Here the main problem is there are some euphoneic changes when  prefix(s) is(are) added.

So for example,
gam -> agacCaw
A-gam -> AgacCaw

c) Third is the derivational morphology.
These are of following types:
i) verbal roots -> nominal roots (known as kridanta)
ii) verbal roots -> verbal roots (known as sanaadi)
iii) nominal roots -> verbal root (also known as sanaadi)
iv) nominal roots -> nominal roots (known as taddhita)
v) compounds

Again compounds are 6 different types, of which two are very productive. They are
a) noun+noun
b) noun+verb

The example which you have quoted from Wikipedia is of noun-noun compound type.
Here we have complexity at two levels.
All the pre-noun words are in a special form.
For example very famous compund 'rAjapuruReNa' (I am using WX notation)
has -- rAja--  as its first part, which can not appear in a text as an isolated form. This is a pre-counpound form.
Further the second word undergoes the inflection as usual.
As of now I have handled it by writing a seperate pardef def for handling pre-compound forms.
This will be invoked only if it encounters another word following it.

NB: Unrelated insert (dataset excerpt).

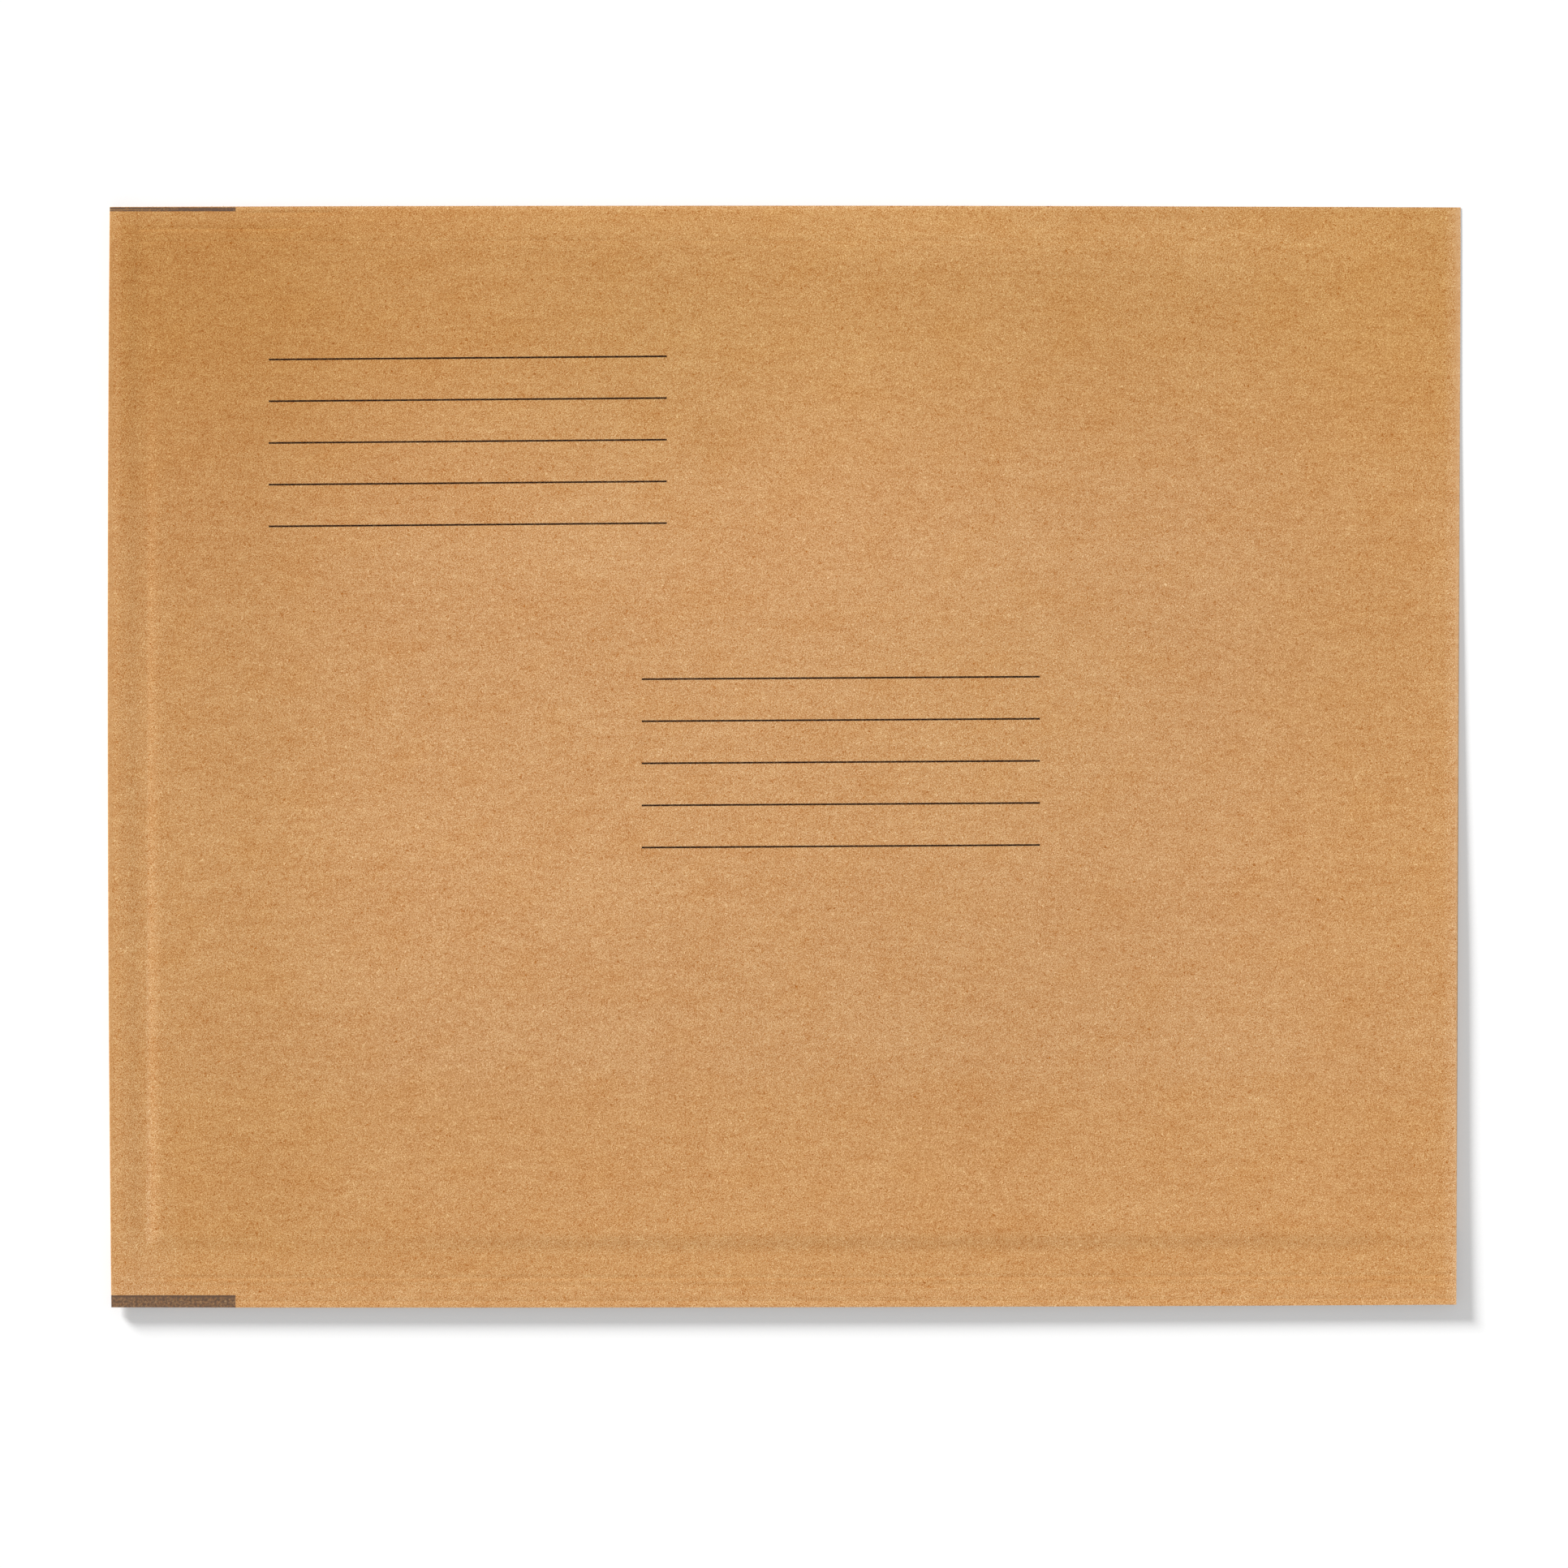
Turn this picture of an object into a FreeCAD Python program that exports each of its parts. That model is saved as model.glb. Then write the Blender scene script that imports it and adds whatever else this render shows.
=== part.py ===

There is another severe problem. It has to do with the compounds which behave as an adjective.

Typical example is again 'ambara' which is in neuter gender.
A compound 'pIwa-ambara' means a yellow cloth.
But if this word refers to a lady wearing a yellow compound, then its form changes to 'pIwambarA', and it behaves like an 'A' ending fem paradigm.
However we do not get these words in the normal dictionary.
We have developed a special module to handle these cases. Here care should be taken to avoid over-recognition / generation.

Coming back to the 4 types of derived roots,  it is possible that new roots get generated by applying the above rules recursively, and finally the derivation ends once an inflectional suffix is added.